I'm just gonna post this because I think holidays are complicated. Yesterday was Thanksgiving. I wrote this yesterday, but chose to post it today, so as not to rain on everyone's parade.
I don't eat meat, so having an animal carcass in my refrigerator is honestly hard for me. It feels yucky and I feel like I need to be praying for that bird, who lived a tortured, short life, and is now shrink-wrapped and beheaded, waiting to be unceremoniously (or ceremoniously, but without much respect for the life of the bird) devoured by my family as we commemorate a lie that perpetuates a white supremacist imagining of American history and continues to ignore white complacency in racist genocide and the ongoing suffering of America's indigenous peoples.
Recognizing and celebrating gratitude is important, especially in a nation as privileged as the U.S. However, the premises of the holiday fly at odds with an honest telling of history and the spirit of the holiday itself. To celebrate gratitude for the abundance in our lives without acknowledging the lives slaughtered so we could call that abundance ours (speaking as a white American) is indicative of some of our greatest flaws as a nation.
In many ways, this holidays speaks to who we are, but I would argue that the lessons of gratitude are outweighed by a kind of scotosis that seems to dominate our national narratives. That may be the truest part of this celebration.

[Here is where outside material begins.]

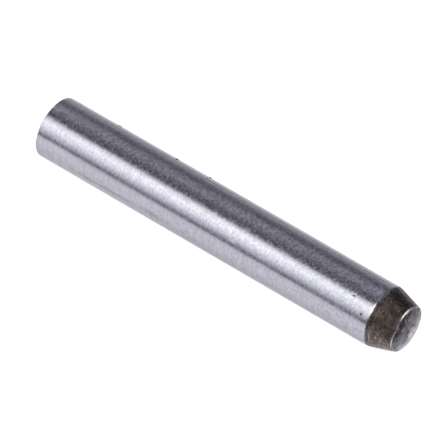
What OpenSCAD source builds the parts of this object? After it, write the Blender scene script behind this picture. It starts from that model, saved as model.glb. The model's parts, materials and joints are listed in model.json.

The Thanksgiving holiday is representative of our national scotosis more than it is representative of a nation that is truly grateful for its blessings or honest about how we come to those "blessings."
Am I grateful that I am well-fed and surrounded by family? Every effing day. Do I think holidays that bring us together and ask us to be grateful in a culture that values consumerism and expansion are good ideas? Of course. Do I think consumerism and expansion are problematically wound into the narrative of the holiday? Yes. Do I think it's harmful to re-tell an historical lie? Yes.
I think we need to find a better way to root ourselves in gratitude and family than to tell ourselves lies at the expense of the integrity and value of a massacred and continuously oppressed population.
And eating animals is gross and barbaric, IMHO. A holiday centered around eating an animal in a culture that eats far too many animals, to the detriment of our own health and the health of the planet, not to mention the integrity of animal life, is pretty nasty.
I don't want to go into my arguments for vegetarianism (you can search my tags to find them).
While this holiday is well-intentioned, I think it highlights some of our biggest problems as a nation. That we glorify these things and continue to celebrate a holiday that most of us know is built upon a damaging lie, says a lot about where we are in the unfolding of our nation and our moment in history.
I continue to believe in change. We can do better.